Secrets of the farmers market
What I didn't know before I worked a stand at the Clark Fork market
by Kate Whittle
Missoula farmers market season kicked off last week, marking the annual return of the most idyllic days in town. For years, I was completely suckered by the Farmers Market Mystique. I loved biking downtown on a cool morning to browse beautiful, gleaming produce, all cheap and tasty, sold by friendly-looking people.

One of the market tables from my season at Harlequin Farms. That is some professional beet bunching right there. More on that later.
I was so suckered by farmers markets that when I ditched my office job and looked for something totally different, I took a six-month internship on an organic farm in Arlee. Turns out that the time I spent looking tan and radiant over a heaping display of beautiful produce was very small. I might write more about that later, but for now, here are some things I personally didn’t know or really think about before I worked at a farmers market stand for a season. Some of them will probably shock you with how silly I was.

This is the pollen-y gunk that gets on your hand when you pick hundreds of cherry tomatoes.
Go before 10 AM or very late to avoid crowds. In the last 15 minutes before close, (1 PM for our market) you can sometimes score deals on veggies that farmers don’t want to pack up to bring back to the warehouse. But just because there’s a lot left at market, that doesn’t mean it’s going to waste. The leftovers get eaten, donated, sold to restaurants or composted, depending on what type of produce it is.

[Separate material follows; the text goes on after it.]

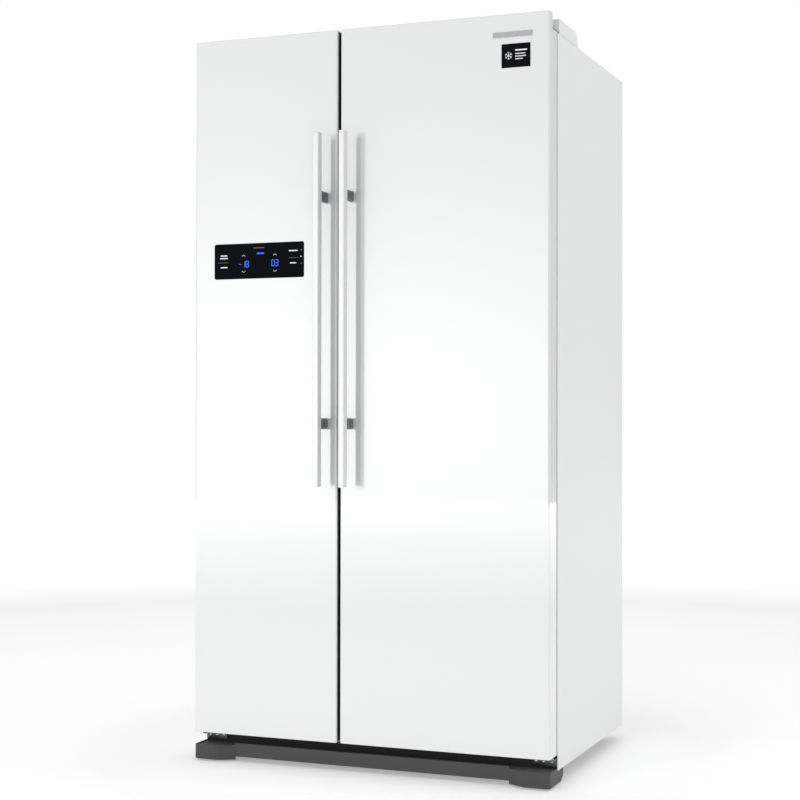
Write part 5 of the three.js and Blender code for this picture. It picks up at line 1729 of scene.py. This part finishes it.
@dataclass
class Base:
    """The base with its cover, legs and rollers.

    Attributes:
        wall: The thickness of the cover.
        slant: How far the slanted part of a foot cover reaches sideways.
        straight: How far its straight front reaches.
        kick_back: How far the kick plate stands behind that front.
        round: The radius of a foot cover's lower back corner.
        rise: The height of a foot cover.
    """

    wall: float = 4 * MM
    slant: float = 40 * MM
    straight: float = 64 * MM
    kick_back: float = 22 * MM
    round: float = 26 * MM
    rise: float = 35.4 * MM

    def build(self) -> None:
        """Makes every piece."""
        # The base frame's near-black finish is painted shade for the shadow under the doors.
        dressed_node("base_frame", Look.FRAME_STEEL_PAINTED_SHADE)
        self.cover()
        for side in Side:
            self.leg(side)
            self.roller(side)

    def strip(self, side: Side, inset: float) -> list[Point]:
        """A foot cover seen from above.

        Args:
            side: The side that it is on.
            inset: How far its outer and inner face are drawn in.

        Returns:
            Its outline.
        """
        half, front, back = self.cover_size()
        inner = half - self.straight
        corners = ((inner - self.slant, front + self.kick_back), (inner, front), (half, front), (half, back))
        path = smooth_path([(u, v, 0.0) for u, v in corners], 11 * MM)
        outline: list[Point] = []
        for depth, points in ((inset, path), (self.wall - inset, path[::-1])):
            for i, at in enumerate(points):
                along = points[min(i + 1, len(points) - 1)] - points[max(i - 1, 0)]
                way = -1 if points is path else 1
                normal = Vector((along.y, -along.x)).normalized() * way
                outline.append((side.value * (at.x + normal.x * depth), at.y + normal.y * depth))
        return outline

    def cover_size(self) -> tuple[float, float, float]:
        """The cover's half width, its front and its back."""
        x, y, _ = spans("base_cover")
        return x[1], y[0], y[1]

    def cover(self) -> None:
        """The kick plate between two foot covers that wrap round the cabinet's corners."""
        half, front, back = self.cover_size()
        _, _, (low, top) = spans("base_cover")
        _, (case_front, _), (case_bottom, _) = spans("outer_case")
        parts = []
        high = low + self.rise
        levels = [(0.8 * MM, low), (0.25 * MM, low + 0.25 * MM), (0.0, low + 0.8 * MM)]
        levels += [(0.0, high - 0.8 * MM), (0.25 * MM, high - 0.25 * MM), (0.8 * MM, high)]
        shelf = (high - 4.5 * MM, high - 2.5 * MM)
        for side in Side:
            rings = [(self.strip(side, inset), height) for inset, height in levels]
            turns = [math.pi / 2 * (k / 10 - 1) for k in range(11)]
            centre = (back - self.round, low + self.round)
            arc = [(centre[0] + self.round * math.cos(t), centre[1] + self.round * math.sin(t)) for t in turns]
            behind, beneath = back + 5 * MM, low - 5 * MM
            corner = arc[::-1] + [(centre[0], beneath), (behind, beneath), (behind, centre[1])]
            wide = between(side.value * (half - 30 * MM), side.value * (half + MM))
            heel = loft("heel", Axis.X, [(corner, end) for end in wide])
            height = (case_bottom - 0.3 * MM, high + 5 * MM)
            under = rounded_block("under", Axis.Z, wide, (case_front - 0.3 * MM, behind), height)
            parts.append(carved(loft("foot", Axis.Z, rings), heel, under))
            plan = [(-103, 25), (-63, 3), (-5, 3), (-2, 12), (-2, 64.5), (-103, 64.5)]
            deck = [(side.value * (half + u * MM), front + v * MM) for u, v in plan]
            parts.append(loft("deck", Axis.Z, [(deck, height) for height in shelf]))
        reach = half - self.straight - self.slant + MM
        kick_y = (front + self.kick_back, front + self.kick_back + self.wall)
        corners = (1.2 * MM, 0.5 * MM, 0.5 * MM, 1.2 * MM)
        kick = rounded_block("kick", Axis.X, kick_y, (low + 7.4 * MM, top), (-reach, reach), corners)
        parts.append(rounded_block("deck", Axis.Z, (-reach, reach), (kick_y[1] - MM, front + 64.5 * MM), shelf))
        dressed(fused("kick_plate", [*parts, kick]), Look.BASE_PLASTIC, CABINET, ["base_cover"])

    def leg(self, side: Side) -> None:
        """A levelling leg: a pad with a hexagon and a threaded rod.

        Args:
            side: The side that it is on.
        """
        node = f"levelling_leg_{side.name.lower()}"
        x, y, z = spans(node)
        middle = (sum(x) / 2, sum(y) / 2)
        levels = [(0, 0), (17, 0), (18, 1), (18, 6), (16, 8), (13, 9.5), (0, 10)]
        pad = turned("pad", Axis.Z, middle, [(p * MM, q * MM) for p, q in levels], 48)
        levels = [(0, 9), (11, 9), (11, 15), (9.8, 16), (0, 16)]
        nut = turned("nut", Axis.Z, middle, [(p * MM, q * MM) for p, q in levels], 6)
        root, crest, pitch = 5.2 * MM, 6 * MM, 2 * MM
        thread: list[Point] = [(0.0, 15 * MM), (root, 15 * MM)]
        for i in range(round((z[1] - 18 * MM) / pitch)):
            base = 16 * MM + i * pitch
            thread += [(root, base), (crest, base + 0.7 * MM), (crest, base + 1.0 * MM), (root, base + 1.7 * MM)]
        thread += [(4.6 * MM, z[1]), (0.0, z[1])]
        rod = turned(f"{node}_rod", Axis.Z, middle, thread, 28)
        dressed(fused(f"{node}_foot", [pad, nut]), Look.RUBBER, node, [node])
        dressed(rod, Look.BRIGHT_STEEL, node)

    def roller(self, side: Side) -> None:
        """A rear roller: a grooved tyre on a hub with its axle.

        Args:
            side: The side that it is on.
        """
        node = f"rear_roller_{side.name.lower()}"
        x, y, z = spans(node)
        middle = (sum(y) / 2, sum(z) / 2)
        centre, r = sum(x) / 2, 17 * MM
        half = [(0, 11), (0.3, 11), (0.34, 9), (0.7, 9), (0.74, 11), (0.94, 11), (1.0, 9.6), (1.0, 1), (0.96, 0.6)]
        levels = [(p, -q) for p, q in half] + half[::-1]
        wheel = turned(f"{node}_wheel", Axis.X, middle, [(p * r, centre + q * MM) for p, q in levels], 48)
        dressed(wheel, Look.DARK_PLASTIC, node, [node])
        end = (x[1] - x[0]) / 2
        profile = [(0, -end), (4 * MM, -end), (5 * MM, MM - end), (5 * MM, end - MM), (4 * MM, end), (0, end)]
        axle = turned("axle", Axis.X, middle, [(p, centre + q) for p, q in profile], 24)
        deep, high, wide = around(middle[0], 1.2 * MM), around(middle[1], 3.4 * MM), around(centre, end + 0.2 * MM)
        key = rounded_block("key", Axis.X, deep, high, wide, 0.4 * MM)
        dressed(fused(f"{node}_axle", [axle, key]), Look.BRIGHT_STEEL, node)


# ---- Studio ----


@dataclass
class Studio:
    """The pale room for the picture: floor, soft light and camera.

    Attributes:
        place: The camera's place.
        azimuth: How far round to the right it stands, in degrees.
        rise: How far it looks up, in degrees.
        roll: How far it leans, in degrees.
        lens: Its focal length in millimetres.
        ambient: The strength of the light from all round.
        glow: The strength of the bright patch that the doors mirror.
        glow_turn: How far to the left of the front that patch is, in radians.
        reach: The radius of the floor.
    """

    place: Place = (1.517, -3.881, 0.854)
    azimuth: float = 21.754
    rise: float = -0.504
    roll: float = 0.087
    lens: float = 73.70
    ambient: float = 0.58
    glow: float = 1.15
    glow_turn: float = 0.45
    reach: float = 12.0

    def build(self) -> None:
        """Makes floor, light and camera."""
        self.floor()
        self.world()
        self.lights()
        self.camera()
        bpy.context.scene.view_settings.view_transform = "Standard"

    def floor(self) -> None:
        """A pale round floor that grows brighter outwards and fades into the white round it."""
        material = bpy.data.materials.new("studio_floor")
        material.use_nodes = True
        tree = ShaderTree(material.node_tree)
        shader = material.node_tree.nodes["Principled BSDF"]
        shader.inputs["Roughness"].default_value = 0.7
        shader.inputs["Emission Color"].default_value = (1.0, 1.0, 1.0, 1.0)
        place = tree.add("ShaderNodeTexCoord").outputs["Object"]
        away = tree.add("ShaderNodeVectorMath", {0: place}, operation="LENGTH").outputs["Value"]
        outwards = tree.add("ShaderNodeMapRange", {0: away, 1: 0.8, 2: self.reach}).outputs[0]
        rise = tree.maths("ADD", tree.maths("MULTIPLY", tree.maths("POWER", outwards, 0.7), 1.35), 0.33)
        tree.join(rise, shader.inputs["Emission Strength"])
        shade = tree.add("ShaderNodeMapRange", {0: away, 1: 0.8, 2: 3.5, 3: 0.88, 4: 0.02}).outputs[0]
        tree.join(shade, shader.inputs["Base Color"])
        disc = [(0.0, -0.02), (self.reach, -0.02), (self.reach, 0.0), (0.0, 0.0)]
        floor = turned("studio_floor", Axis.Z, (0.0, 0.0), disc, 96)
        floor.data.materials.append(material)

    def world(self) -> None:
        """White surroundings, brighter towards the front left, seen as plain white by the camera."""
        world = bpy.data.worlds.new("studio")
        bpy.context.scene.world = world
        world.use_nodes = True
        world.node_tree.nodes.clear()
        tree = ShaderTree(world.node_tree)
        way = tree.add("ShaderNodeTexCoord").outputs["Generated"]
        lobe = (-math.sin(self.glow_turn), -math.cos(self.glow_turn), 0.0)
        toward = tree.add("ShaderNodeVectorMath", {0: way, 1: lobe}, operation="DOT_PRODUCT").outputs["Value"]
        sideways = tree.maths("POWER", tree.maths("MAXIMUM", toward, 0.0), 14.0)
        height = tree.maths("DIVIDE", tree.add("ShaderNodeSeparateXYZ", {0: way}).outputs["Z"], 0.15)
        upright = tree.maths("EXPONENT", tree.maths("MULTIPLY", tree.maths("MULTIPLY", height, height), -1.0))
        glow = tree.maths("MULTIPLY", tree.maths("MULTIPLY", sideways, upright), self.glow)
        strength = tree.maths("ADD", glow, self.ambient)
        seen = tree.add("ShaderNodeLightPath").outputs["Is Camera Ray"]
        shown = tree.add("ShaderNodeMix", {0: seen, 2: strength, 3: 1.0}, data_type="FLOAT").outputs[0]
        background = tree.add("ShaderNodeBackground", {"Color": (1.0, 1.0, 1.0, 1.0), "Strength": shown})
        output = tree.add("ShaderNodeOutputWorld")
        tree.join(background.outputs[0], output.inputs[0])

    def lights(self) -> None:
        """Soft lights overhead, from the front left and from the right, which no surface mirrors."""
        for name, place, aim, size, power in (
            ("overhead", (0.3, -0.6, 3.6), (0.0, -0.2, 0.0), 3.2, 12.0),
            ("key", (-2.7, -6.1, 1.3), (0.0, -0.3, 0.9), 0.9, 110.0),
            ("fill", (5.0, 0.6, 1.6), (0.4, 0.0, 0.9), 2.4, 36.0),
        ):
            data = bpy.data.lights.new(name, "AREA")
            data.size = size
            data.energy = power
            light = bpy.data.objects.new(name, data)
            light.location = place
            light.rotation_euler = (Vector(aim) - Vector(place)).to_track_quat("-Z", "Y").to_euler()
            light.visible_glossy = False
            bpy.context.scene.collection.objects.link(light)

    def camera(self) -> None:
        """The camera, level in front of the right door's side."""
        data = bpy.data.cameras.new("camera")
        data.lens = self.lens
        data.sensor_width = 36.0
        camera = bpy.data.objects.new("camera", data)
        turn, rise, roll = (math.radians(v) for v in (self.azimuth, self.rise, self.roll))
        back = Vector((math.sin(turn) * math.cos(rise), -math.cos(turn) * math.cos(rise), math.sin(rise)))
        right = (-back).cross(Vector((0, 0, 1))).normalized()
        up = right.cross(-back)
        sideways = math.cos(roll) * right + math.sin(roll) * up
        upright = math.cos(roll) * up - math.sin(roll) * right
        camera.matrix_world = Matrix.Translation(self.place) @ Matrix((sideways, upright, back)).transposed().to_4x4()
        bpy.context.scene.collection.objects.link(camera)
        bpy.context.scene.camera = camera


def main() -> None:
    """Builds the refrigerator from the outside in, then the studio."""
    logging.basicConfig(level=logging.INFO, format="%(name)s: %(message)s")
    Case().build()
    freezer = Compartment("freezer", "freezer_shelf_upper")
    fridge = Compartment("fridge", "fridge_shelf_upper")
    freezer_shelves = ["freezer_shelf_lower", "freezer_shelf_upper"]
    fridge_shelves = ["crisper_cover", "fridge_shelf_lower", "fridge_shelf_middle", "fridge_shelf_upper"]
    freezer_drawers = ["freezer_drawer_lower", "freezer_drawer_upper"]
    crisper_drawers = ["crisper_drawer_lower", "crisper_drawer_upper"]
    freezer.build(freezer_shelves, freezer_drawers)
    fridge.build(fridge_shelves, crisper_drawers)
    dressed_node("insulation", Look.FOAM)
    Door("freezer", Side.LEFT, 2).build()
    Door("fridge", Side.RIGHT, 3).build()
    Display().build()
    for node in freezer_shelves + fridge_shelves:
        Shelf(node).build()
    for node in freezer_drawers + crisper_drawers:
        Drawer(node).build()
    IceMaker().build()
    ColdAir().build((freezer, fridge))
    Machinery().build()
    Base().build()
    Studio().build()


if __name__ == "__main__":
    main()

Buy what’s there and learn to cook with it. The farmers market isn’t a place to take a recipe, it’s a place to learn how to expand your repertoire.
It takes a massive amount of effort to grow beautiful produce. If you see big tables with lots of variety, that usually means they’re planting several acres and employing several farmhands/children. Many of the bigger operations also sell wholesale to grocery stores, but the profit margins are higher at market.
The produce is (mostly) fine at the end of a hot day. I used to worry about whether the veggies would be good after sitting out on a table all day in the summertime. But for most of the season, it’s pretty cool and shady all morning. Even in mid-July heat, kale that was picked yesterday will still be more flavorful than grocery store kale that could be weeks old. Just dunk it in some ice water when you get home and refrigerate it promptly.
Please don’t ask the poor bastard running the market stand if they grew this stuff. Many of these farmers put in 50-, 60-hour weeks and get up before dawn on market day, and then people ask, wide-eyed, “Did you guys grow this stuff?” I do not care if you read some expose on third-party vendors at farmers markets somewhere. Look, someone, somewhere, worked their butt off to grow every single piece of food you’ve ever eaten.
Giant zucchinis are lousy. Zucchini and their cucurbit relatives the cucumbers are both best when they’re on the smaller side. The bigger they get, the more tasteless, watery and seedy they become.
Dixon isn’t a type of melon. It’s a town.
It’s fine if you forgot your reusable grocery bag. The bigger market stalls probably have some grocery bags.
You don’t need to apologize profusely about forgetting your reusable bag. People drive trucks and SUVs down to market, circle downtown to find the closest parking space, and then act like their reusable bag will really break the environmental bank.
I think all the time about the earth-warrior lady who bought onions and potatoes, which we packaged in red plastic mesh sacks. She carefully untied the knots, dumped the loose onions and potatoes out into her canvas tote, and handed us the two empty plastic mesh bags with a virtuous air. Those mesh bags cost, like, a nickel, and are easy to reuse at home. Please save your time and energy for something else.
Have your money ready. People get in this weird daydreamy state at farmers markets and lose track of everything they’re carrying. So many times I waited on customers who got to the front of a line before digging in their pockets for crumpled $5 bills, or realized their wife was holding the cash. Meanwhile everyone in line behind them is giving murder eyes.
Somebody spent a lot of time trying to make this look pretty so you’ll buy it. Prior to working on a farm I had never even so much as gardened, and I really had no concept what it takes to process raw produce. What you see at market is picked, carefully selected for size and quality and washed.
Just look at how effing beautiful these bunches are paired and stacked. They do not come out of the ground that way, people. I worked with women in the field who could look at a row of beets in the ground, pull out three of an identical size, tie them into a 1-pound bundle and stack them in a case, all within 30 seconds and five swift movements. I am still in awe of them.
Lastly, it’s pretty fun to ask the farmers for recipe ideas. When I worked on a farm we spent many of our working hours bullshitting about our plans to cook or pickle the beautiful fresh veggies we were processing. When the market was slow, I loved to talk people’s ears off about ways to use salad turnips (a really lovely tender-sweet white radish) or the joys of beet-green pesto. If you’d like some ideas on what to do with the produce, farmers will have some good ideas.